Easy Earring Organizer
People. I got 99 problems and organization IS JUST one. It's a fresh-on-the-ledge concept for me. This whole order idea. I want it. I see it even. I just can't pull it off. What's that?
Find a good mentor you say? Someone to emulate? One to pattern your habits after? Oh, it's not like I don't have organizational icons. I do. Totally, I do. Angela Burke. Martha Stewart. Claire Wood. You know, just to name a few. They woo me with their kempt-i-ness. Their fantastical ways of function and forthrightedness for precision. And me? I just make up words like they're real and put them in blog posts as full-on descriptors.
I may be the brightest, most Betsey Johnson tool in the shed, but I am, by far, not the sharpest. Things don't collect in my brain in tiny categories of KEEP. DISCARD. REPURPOSE. Bills are paid spot-on-the-money {Pun intended. Insert homeschool mom here. While you're at it, insert public high school teacher/coach husband here too.} the last day they are due. I work out of my version of an Excel spreadsheet. It's called a steno pad with absolutely NOT ONE stitch of writing on the actual horizontal lines. Slants & bubbles, people. Slants & bubbles.
And, I'm never late. To anything. Nevv-herrrr. Ready for church? I'm usually the first one in the car. Sarcasm is healthy at times, no? So it only makes sense that this supercalifragilistic idea for ceasing the underbreath-gritted teeth swear words expediting my style options while being attentive to the time frame allowed for fashioning would come to me one Sunday morning while I am cussing encouraging myself because "Where on earth is my other emerald chunk dangle earring??? They would look KILLER with this outfit."
I never found it. Had to opt for the oversized gold hoops. Whaaaa & boo.Not enough color. Outfit grade out: C-. And you can bet the first thing I did when I got home from church was NOT feed my family. It was follow through with this fresh-on-the-ledge swear word/fashion intervention. I grabbed old ice cube trays that the boys and I used for sorting and skip counting back when they were just tiny guys on this homeschool scene. I mean we are re-grouping, multiplying and all kinds of subtracting across a whole armada of zeros now. Ice cube trays, you.are.through. Take your tiny wooden cubes and cute colored glass rocks elsewhere. We gots no time for manipulatives up in this piece.
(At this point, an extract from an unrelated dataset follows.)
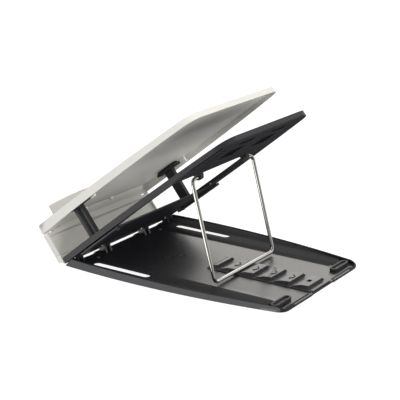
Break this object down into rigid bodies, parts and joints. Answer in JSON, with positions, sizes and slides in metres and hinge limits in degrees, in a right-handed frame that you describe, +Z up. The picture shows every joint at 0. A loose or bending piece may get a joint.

I found all my ever-lovin' earring matches. The emerald chunk dangle number was on the floor by my cowboy boots. The one black onyx/diamond pretend-it-is-your-grandma's-heirloom-but-they-came-from-the-junk-jewelry-store-down-the-road is still on the loose. Then I just proceeded to plunk them into their happy spot in their new one level apartment complex. There will be NO COHABITATION. Each set has it's own place. I vow this to you here & now. {insert Luther Vandross here.}
And I just happen to be an overachiever. Yes, one can be a complete and total train wreck when it comes to order, but a prime example of an obsessive-compulsive over-doer, you know, when the times comes. NOW. We must organize everything RIGHT THIS SECOND. So I proceeded to tidy up my most loved & used wrist baubles too. Because not wearing a bracelet is like not having a social security card, right?
So there. One step closer to my icons. I am reaching for you, girls. You may or not have headshot pin-ups on the inside of my cupboards. Martha's was easy to nab as she's, well, everywhere with the magazine and having her own website & all. Burke & Wood, I have my ways. Everybody needs an icon & a good ice cube tray.